Jada’s models around bonus abuse and responsible gaming will also enable LVBet to monitor player behaviour better, thus protecting active players more robustly.


Moving to the Netherlands and the debate around gambling advertising rumbles on, with outgoing Dutch Minister for Legal Protection Sander Dekker writing to the Dutch lower house to say that more research is needed before a ban on untargeted advertising in the country is introduced. A motion was tabled last month on new advertising restrictions, and these included a ban on untargeted ads.

In his response, Dekker said: “A number of policy choices have to be made about, among other things, the delineation of ‘untargeted advertising’ and also for which media outlets the restrictions would affect. It must also be clear what the expected effects are in realising this objective, on the goals of the games of chance policy and contributions to charities and sports. It is also important to have a good overview of the effects on sponsorship and on land-based games of chance. Finally, it must be clear how any tightening respect European law, in particular the free movement of services and freedom of expression.”

Dekker said the new incoming government and regulator KSA must conduct “a thorough analysis of the possibilities and their effects”. Further decisions are expected in April, as is the result of a feasibility study on the potential for mandatory timeslots in online advertising to mirror those in broadcast.

In related news, TV channels in the Netherlands will limit gambling advertising to just one 30-second ad per commercial break from the beginning of February.

Dekker also took the opportunity to warn operators about the strict rules to which they must currently conform regarding advertising, with a focus on protecting both minors and socially vulnerable groups.


Speaking of gambling advertising, the Finance Minister of Armenia has also called for stricter rules regarding its practice in the country, with recommended updates to the country’s existing Advertising Law following models already adopted in Latvia, Estonia, the Czech Republic and Georgia.

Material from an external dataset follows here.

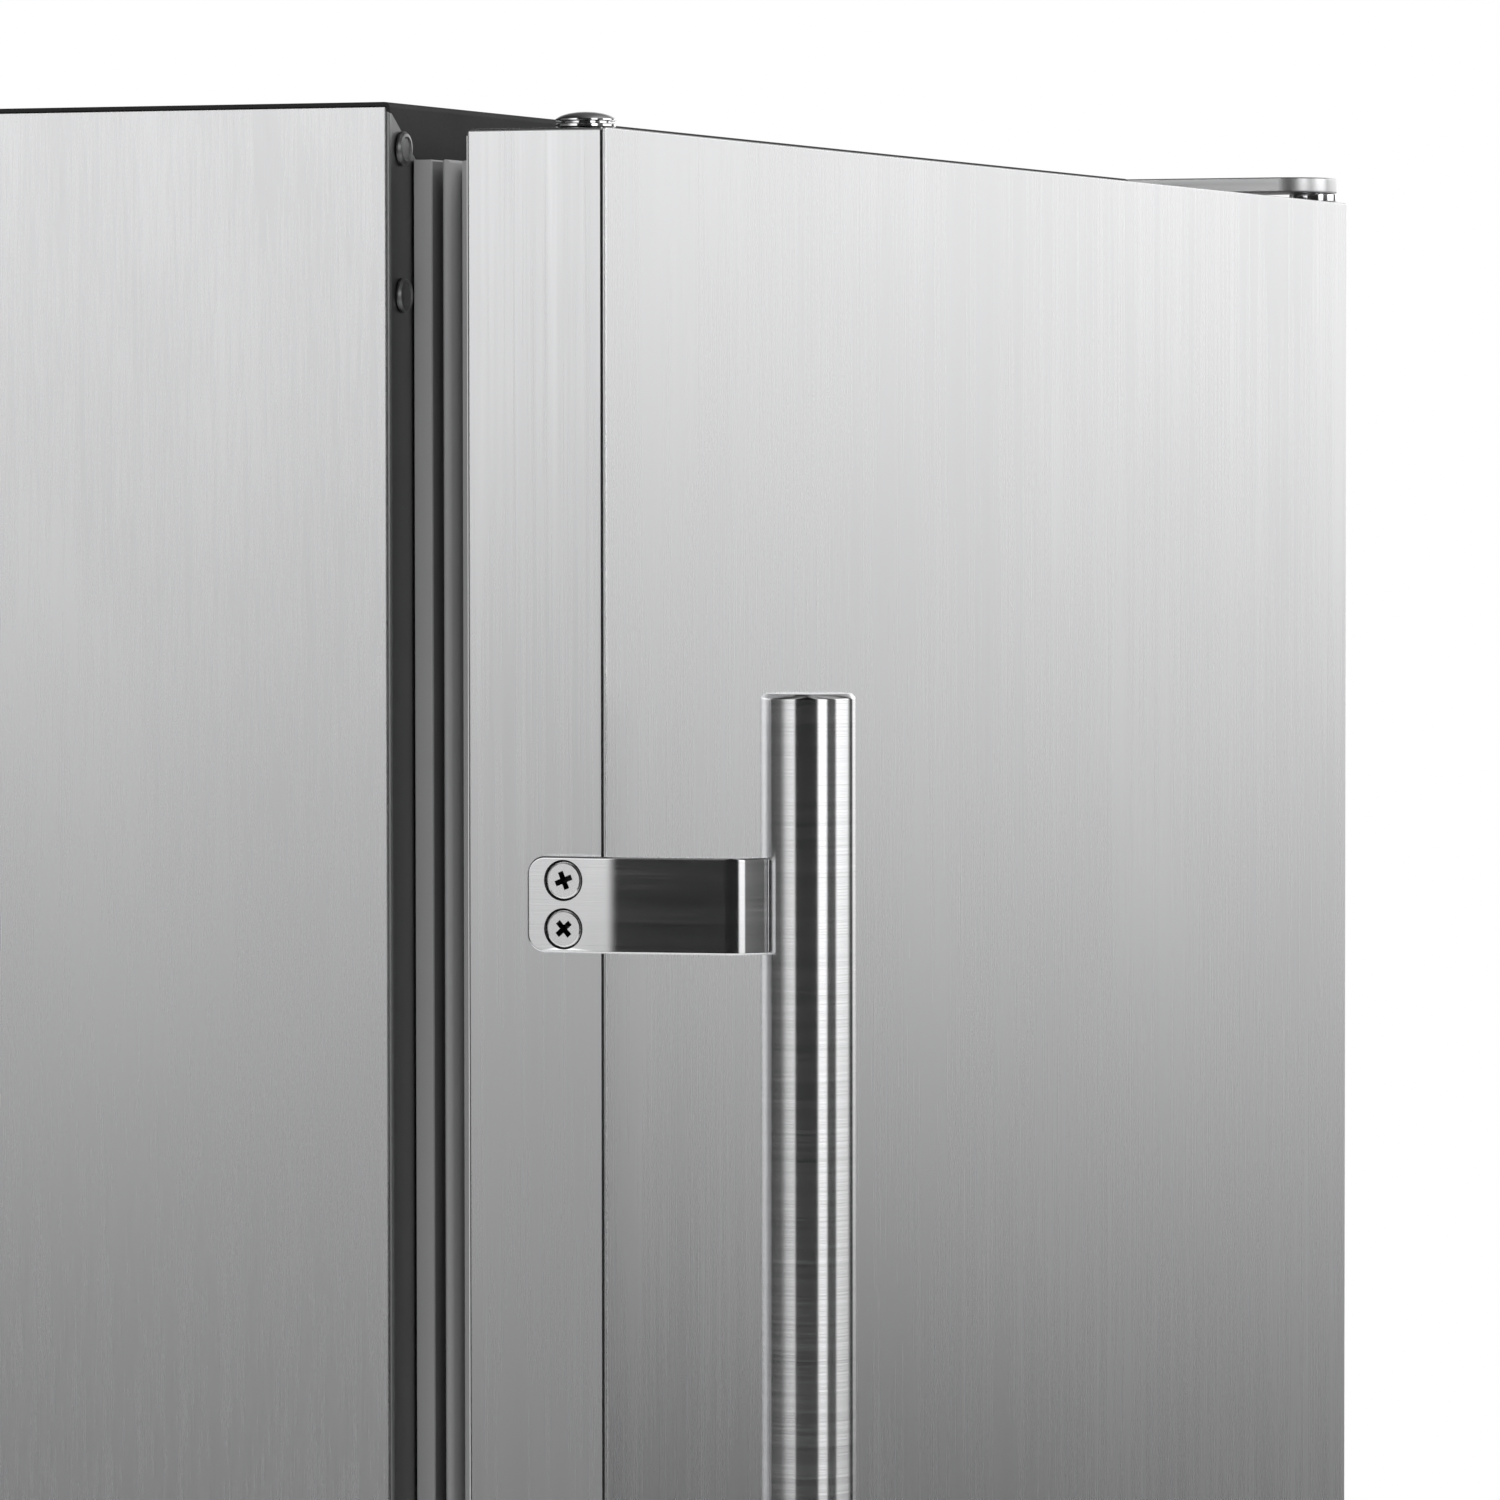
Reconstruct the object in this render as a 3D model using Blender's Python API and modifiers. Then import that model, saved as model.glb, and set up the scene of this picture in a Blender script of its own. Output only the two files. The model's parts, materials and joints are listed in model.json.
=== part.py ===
"""Undercounter refrigerator with one right-hinged door, built as separate parts.

X runs to the right, Y to the rear and Z up. The part stands on z = 0 with its outline centred on X and Y.
"""

import math

import bmesh
import bpy
from mathutils import Matrix, Vector

# Driving dimensions, in metres.
WIDTH = 0.595
HEIGHT = 0.850
CABINET_DEPTH = 0.547
DOOR_THICKNESS = 0.034
SEAL_SPACE = 0.019
GAP = 0.0003
SHEET = 0.001
WALL = 0.045

HANDLE_RADIUS = 0.0108
HANDLE_REACH = 0.0431
HANDLE_INSET = 0.015
HANDLE_END = 0.128
BRACKET_DROP = 0.176
BRACKET_HEIGHT = 0.022
BRACKET_SHEET = 0.003
SCREW_SETBACK = 0.0095
SCREW_PITCH = 0.011

HINGE_INSET = 0.008
HINGE_PLATE = 0.0043
HINGE_PLATE_WIDTH = 0.026
HINGE_PLATE_PROUD = 0.0005
HINGE_RECESS_WIDTH = 0.045
HINGE_RECESS_DEPTH = 0.060
DOOR_TOP_DROP = 0.0065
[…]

Proposals include marketing being restricted to hotels rated four stars or above, border checkpoints and ‘in the front of buildings carrying out the similar business activities’.


Moving to Spain and the Comision Nacional de los Mercados y la Competencia (CNMC) – the Spanish competition and markets watchdog – has backed a number of initiatives in the country’s new rules on online gambling. These include the imposition of loss limits for every iGaming session.

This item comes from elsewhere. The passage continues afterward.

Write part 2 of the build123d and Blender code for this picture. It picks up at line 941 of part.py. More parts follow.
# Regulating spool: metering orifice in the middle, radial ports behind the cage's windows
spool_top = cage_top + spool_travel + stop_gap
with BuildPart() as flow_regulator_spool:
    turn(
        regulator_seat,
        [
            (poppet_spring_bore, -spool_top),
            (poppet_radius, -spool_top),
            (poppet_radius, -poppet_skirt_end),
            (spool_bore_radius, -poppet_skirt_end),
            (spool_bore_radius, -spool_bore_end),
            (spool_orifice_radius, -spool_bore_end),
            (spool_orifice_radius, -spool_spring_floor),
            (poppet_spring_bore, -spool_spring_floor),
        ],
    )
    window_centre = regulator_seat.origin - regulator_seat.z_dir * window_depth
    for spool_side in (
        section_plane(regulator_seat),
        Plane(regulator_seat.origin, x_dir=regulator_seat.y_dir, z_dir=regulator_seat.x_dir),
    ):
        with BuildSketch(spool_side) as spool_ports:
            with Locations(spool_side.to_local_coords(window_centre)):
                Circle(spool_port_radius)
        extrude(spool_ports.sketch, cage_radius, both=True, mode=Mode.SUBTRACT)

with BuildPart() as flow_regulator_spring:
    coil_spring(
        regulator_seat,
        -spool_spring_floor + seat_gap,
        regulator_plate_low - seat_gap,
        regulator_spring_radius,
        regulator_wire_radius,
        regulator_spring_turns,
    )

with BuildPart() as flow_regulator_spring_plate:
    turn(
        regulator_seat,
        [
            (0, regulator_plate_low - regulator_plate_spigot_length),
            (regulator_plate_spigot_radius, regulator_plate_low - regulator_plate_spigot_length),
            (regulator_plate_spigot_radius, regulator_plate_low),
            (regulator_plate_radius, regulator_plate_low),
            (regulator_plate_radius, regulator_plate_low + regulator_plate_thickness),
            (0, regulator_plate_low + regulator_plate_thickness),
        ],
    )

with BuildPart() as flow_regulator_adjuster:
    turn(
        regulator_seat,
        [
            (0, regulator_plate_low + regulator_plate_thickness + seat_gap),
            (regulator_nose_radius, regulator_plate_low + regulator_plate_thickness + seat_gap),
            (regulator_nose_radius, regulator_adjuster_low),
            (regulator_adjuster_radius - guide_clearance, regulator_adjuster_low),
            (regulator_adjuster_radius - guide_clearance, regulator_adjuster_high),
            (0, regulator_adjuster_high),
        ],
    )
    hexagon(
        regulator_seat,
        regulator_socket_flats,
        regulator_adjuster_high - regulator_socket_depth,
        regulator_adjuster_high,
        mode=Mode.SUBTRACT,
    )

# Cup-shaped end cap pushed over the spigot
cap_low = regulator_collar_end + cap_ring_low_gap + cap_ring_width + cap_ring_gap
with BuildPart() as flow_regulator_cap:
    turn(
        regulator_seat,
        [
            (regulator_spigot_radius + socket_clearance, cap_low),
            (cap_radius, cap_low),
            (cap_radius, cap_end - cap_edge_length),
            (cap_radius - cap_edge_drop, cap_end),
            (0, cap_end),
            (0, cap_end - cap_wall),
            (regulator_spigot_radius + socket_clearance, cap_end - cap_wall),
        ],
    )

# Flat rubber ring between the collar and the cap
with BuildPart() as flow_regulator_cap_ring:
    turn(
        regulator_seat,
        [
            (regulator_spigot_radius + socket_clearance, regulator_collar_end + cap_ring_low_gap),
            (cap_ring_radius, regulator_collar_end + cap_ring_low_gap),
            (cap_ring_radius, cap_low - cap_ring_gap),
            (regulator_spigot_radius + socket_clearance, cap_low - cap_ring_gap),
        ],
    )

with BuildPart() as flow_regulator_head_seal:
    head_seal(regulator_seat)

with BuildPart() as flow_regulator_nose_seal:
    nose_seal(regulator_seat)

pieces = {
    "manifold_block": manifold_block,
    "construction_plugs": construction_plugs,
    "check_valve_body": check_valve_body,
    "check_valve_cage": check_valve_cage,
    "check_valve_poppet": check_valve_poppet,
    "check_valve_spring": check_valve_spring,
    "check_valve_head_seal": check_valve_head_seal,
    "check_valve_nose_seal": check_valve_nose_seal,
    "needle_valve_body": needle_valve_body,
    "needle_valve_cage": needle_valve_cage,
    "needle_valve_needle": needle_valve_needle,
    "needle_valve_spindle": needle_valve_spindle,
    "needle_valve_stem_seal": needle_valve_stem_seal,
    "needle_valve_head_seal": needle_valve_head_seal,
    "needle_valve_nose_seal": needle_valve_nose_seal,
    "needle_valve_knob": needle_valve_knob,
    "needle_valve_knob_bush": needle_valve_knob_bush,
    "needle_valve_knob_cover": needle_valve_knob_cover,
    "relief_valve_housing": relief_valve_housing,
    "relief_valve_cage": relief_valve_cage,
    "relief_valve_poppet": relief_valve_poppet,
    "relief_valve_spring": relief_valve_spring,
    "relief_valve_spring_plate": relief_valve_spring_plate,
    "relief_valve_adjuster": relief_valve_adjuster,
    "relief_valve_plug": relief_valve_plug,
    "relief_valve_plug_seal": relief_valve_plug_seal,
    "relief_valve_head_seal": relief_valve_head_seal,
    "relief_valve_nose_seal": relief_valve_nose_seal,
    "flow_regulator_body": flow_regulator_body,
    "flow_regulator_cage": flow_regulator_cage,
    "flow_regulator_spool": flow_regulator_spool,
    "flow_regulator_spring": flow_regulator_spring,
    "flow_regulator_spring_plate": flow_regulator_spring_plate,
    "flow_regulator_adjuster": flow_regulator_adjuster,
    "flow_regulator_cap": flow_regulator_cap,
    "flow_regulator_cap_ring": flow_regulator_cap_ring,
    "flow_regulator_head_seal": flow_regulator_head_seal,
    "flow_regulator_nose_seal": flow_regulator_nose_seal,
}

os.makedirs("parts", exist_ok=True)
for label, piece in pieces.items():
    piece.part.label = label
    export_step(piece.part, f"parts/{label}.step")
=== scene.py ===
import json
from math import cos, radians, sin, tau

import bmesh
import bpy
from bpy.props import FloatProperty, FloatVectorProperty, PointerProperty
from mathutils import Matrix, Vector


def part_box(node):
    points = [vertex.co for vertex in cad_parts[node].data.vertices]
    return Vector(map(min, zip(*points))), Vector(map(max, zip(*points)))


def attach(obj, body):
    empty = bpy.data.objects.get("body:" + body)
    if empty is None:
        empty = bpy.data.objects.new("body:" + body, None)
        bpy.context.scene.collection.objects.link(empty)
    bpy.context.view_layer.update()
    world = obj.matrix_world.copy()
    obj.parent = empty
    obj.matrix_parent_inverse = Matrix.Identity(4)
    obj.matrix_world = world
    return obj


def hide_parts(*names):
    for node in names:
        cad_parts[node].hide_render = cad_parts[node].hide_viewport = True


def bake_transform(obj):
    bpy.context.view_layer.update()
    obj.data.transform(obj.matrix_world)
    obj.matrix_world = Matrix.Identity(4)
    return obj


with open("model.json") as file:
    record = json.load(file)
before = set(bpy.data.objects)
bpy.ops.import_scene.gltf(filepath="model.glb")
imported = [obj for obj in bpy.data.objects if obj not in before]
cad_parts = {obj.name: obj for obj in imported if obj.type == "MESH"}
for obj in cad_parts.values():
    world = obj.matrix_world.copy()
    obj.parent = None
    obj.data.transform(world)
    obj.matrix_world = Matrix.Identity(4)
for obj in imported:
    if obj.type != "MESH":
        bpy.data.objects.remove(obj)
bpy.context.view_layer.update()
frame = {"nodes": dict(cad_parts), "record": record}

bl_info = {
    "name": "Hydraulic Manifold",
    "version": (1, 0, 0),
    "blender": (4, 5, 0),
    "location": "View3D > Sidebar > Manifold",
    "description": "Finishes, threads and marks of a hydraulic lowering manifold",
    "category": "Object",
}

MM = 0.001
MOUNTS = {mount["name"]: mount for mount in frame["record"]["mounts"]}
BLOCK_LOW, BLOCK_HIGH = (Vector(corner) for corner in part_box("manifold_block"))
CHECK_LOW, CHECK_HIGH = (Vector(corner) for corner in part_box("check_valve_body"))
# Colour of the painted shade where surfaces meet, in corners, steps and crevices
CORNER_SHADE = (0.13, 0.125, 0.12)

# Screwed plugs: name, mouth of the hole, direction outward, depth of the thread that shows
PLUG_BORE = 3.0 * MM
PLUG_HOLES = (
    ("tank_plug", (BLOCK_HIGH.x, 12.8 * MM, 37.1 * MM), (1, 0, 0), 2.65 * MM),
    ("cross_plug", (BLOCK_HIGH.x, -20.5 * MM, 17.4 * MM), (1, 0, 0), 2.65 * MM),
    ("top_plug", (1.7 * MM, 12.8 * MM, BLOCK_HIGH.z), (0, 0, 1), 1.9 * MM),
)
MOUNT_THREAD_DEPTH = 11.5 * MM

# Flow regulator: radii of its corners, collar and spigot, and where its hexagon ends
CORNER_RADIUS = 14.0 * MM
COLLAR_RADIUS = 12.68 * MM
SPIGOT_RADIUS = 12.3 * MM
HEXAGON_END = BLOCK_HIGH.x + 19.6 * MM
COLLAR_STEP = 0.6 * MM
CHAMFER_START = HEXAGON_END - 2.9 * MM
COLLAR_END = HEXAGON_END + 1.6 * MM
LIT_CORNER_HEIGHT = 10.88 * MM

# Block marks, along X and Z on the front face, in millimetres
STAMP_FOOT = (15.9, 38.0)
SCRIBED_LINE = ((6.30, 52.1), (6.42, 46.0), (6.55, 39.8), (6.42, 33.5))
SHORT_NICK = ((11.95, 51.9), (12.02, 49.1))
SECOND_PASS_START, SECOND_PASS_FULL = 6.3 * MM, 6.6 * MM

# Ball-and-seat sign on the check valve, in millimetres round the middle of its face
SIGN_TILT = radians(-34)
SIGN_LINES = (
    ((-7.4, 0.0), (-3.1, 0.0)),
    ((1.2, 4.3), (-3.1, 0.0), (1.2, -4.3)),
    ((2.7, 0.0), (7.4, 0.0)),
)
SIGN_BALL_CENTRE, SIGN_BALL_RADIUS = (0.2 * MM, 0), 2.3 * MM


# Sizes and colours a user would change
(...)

The rules were submitted to the CNMC last October following a consultation that opened in July. Key proposals included mandatory loss and time limits for every online casino session, along with a ban on losses presented as wins. Furthermore, customers would be classed as ‘intensive players’ if they reached 50% of the maximum loss limits in Spain’s regulations on a monthly or weekly basis. As a result, they would then be barred from receiving bonuses.

“The CNMC considers that, in general terms, this decree does not present unjustified restrictions on competition, insofar as it is based on an overriding reason of general interest (public health in the form of prevention of gambling addiction) and insofar as the conditioning factors for the exercise of the activity present a correct adaptation to the principles of good regulation,” they said.

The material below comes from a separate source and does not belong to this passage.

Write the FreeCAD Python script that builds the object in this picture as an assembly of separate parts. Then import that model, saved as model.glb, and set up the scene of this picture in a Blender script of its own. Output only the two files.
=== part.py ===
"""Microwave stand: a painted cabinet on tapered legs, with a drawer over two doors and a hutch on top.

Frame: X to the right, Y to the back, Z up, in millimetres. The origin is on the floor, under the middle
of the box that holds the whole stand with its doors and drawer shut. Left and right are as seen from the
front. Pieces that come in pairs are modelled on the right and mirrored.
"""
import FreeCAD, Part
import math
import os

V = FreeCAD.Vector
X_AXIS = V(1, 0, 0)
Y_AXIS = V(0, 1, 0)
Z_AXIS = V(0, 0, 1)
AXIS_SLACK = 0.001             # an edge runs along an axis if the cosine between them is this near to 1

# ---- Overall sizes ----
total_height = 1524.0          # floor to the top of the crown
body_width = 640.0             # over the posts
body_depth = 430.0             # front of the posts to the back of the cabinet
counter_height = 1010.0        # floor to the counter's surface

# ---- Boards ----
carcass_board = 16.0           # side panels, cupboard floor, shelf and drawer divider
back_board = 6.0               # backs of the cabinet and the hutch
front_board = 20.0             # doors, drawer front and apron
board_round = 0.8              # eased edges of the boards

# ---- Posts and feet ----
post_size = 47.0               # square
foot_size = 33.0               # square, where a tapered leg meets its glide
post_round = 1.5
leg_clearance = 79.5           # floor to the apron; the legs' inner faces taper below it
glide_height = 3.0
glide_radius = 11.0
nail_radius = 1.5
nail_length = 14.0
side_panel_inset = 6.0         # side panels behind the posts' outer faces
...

However, the CNMC did warn that operators would need both technical and legal support to honour their requirement to suspend players who were showing signs of problem gambling. They also suggested the need for periodic reviews of the measures.

They continued: “The threshold of restrictions imposed should not be considered static, but be subject to occasional review, especially when there are elements that vary.”


In Germany, the Unsere Kurve ‘fan alliance’ of supporters have issued a number of demands for both the Government and football clubs concerning betting sponsorship and advertising.

Worried about the ‘increased media presence’ of sports betting, they have urged the authorities to “finally accept responsibility through political regulation and voluntary commitments in football,” citing already stricter rules around tobacco, high-strength alcohol and pornography advertising.

They wish to see a ban on sports betting ads in stadiums and sports media, as well as a prohibition of athletes and former athletes from entering partnerships with operators, highlighting there are up to half a million problem gamblers in Germany, including 10% of professional and amateur athletes.

They also said: “Due to the type and placement of advertising, football fans and spectators will act as if sports betting is a natural part of football and fan culture.

“Advertising partners such as athletes, clubs and even the sports show or kicker give sports betting a serious image through their advertising platform and convey the message that they are harmless.

“Problematic gaming behaviour is particularly widespread among football fans. And it is precisely this that is promoted by sports betting providers, because they generate their immense profits mainly through frequent gamblers.”

The group have also demanded a ‘massive expansion’ of coverage and financial support for gambling addiction prevention. They also want sports betting to adopt a new message – “Profits do not increase significantly through mature expert knowledge”.

In addition, they have urged sports clubs to voluntarily pull betting partnerships by the start of July, as well as asking them to raise awareness of the risks of sports betting.

Unsere Kurve continued: “We call on politicians to immediately regulate the advertising of sports betting in public spaces more closely and to carry out intensive education and prevention.

“We demand that football associations and clubs refrain from cooperating and sponsoring contracts with sports betting providers. In the case of existing contracts, we demand restrictions on the visibility of advertising for sports betting as well as financial participation in independent educational and prevention work.”

Backing up all this, they have cited specific examples of policies and initiatives in England, Spain, Italy and Norway. The full statement in German can be found here.

Penn National Gaming

Finally, in the US, Penn National Gaming have backed the American Gaming Association’s (AGA) ‘Have A Game Plan. Bet Responsibly’ public service campaign. They will promote it on their digital platforms and social media accounts through Barstool Sportsbook, as well as at their land-based sportsbooks.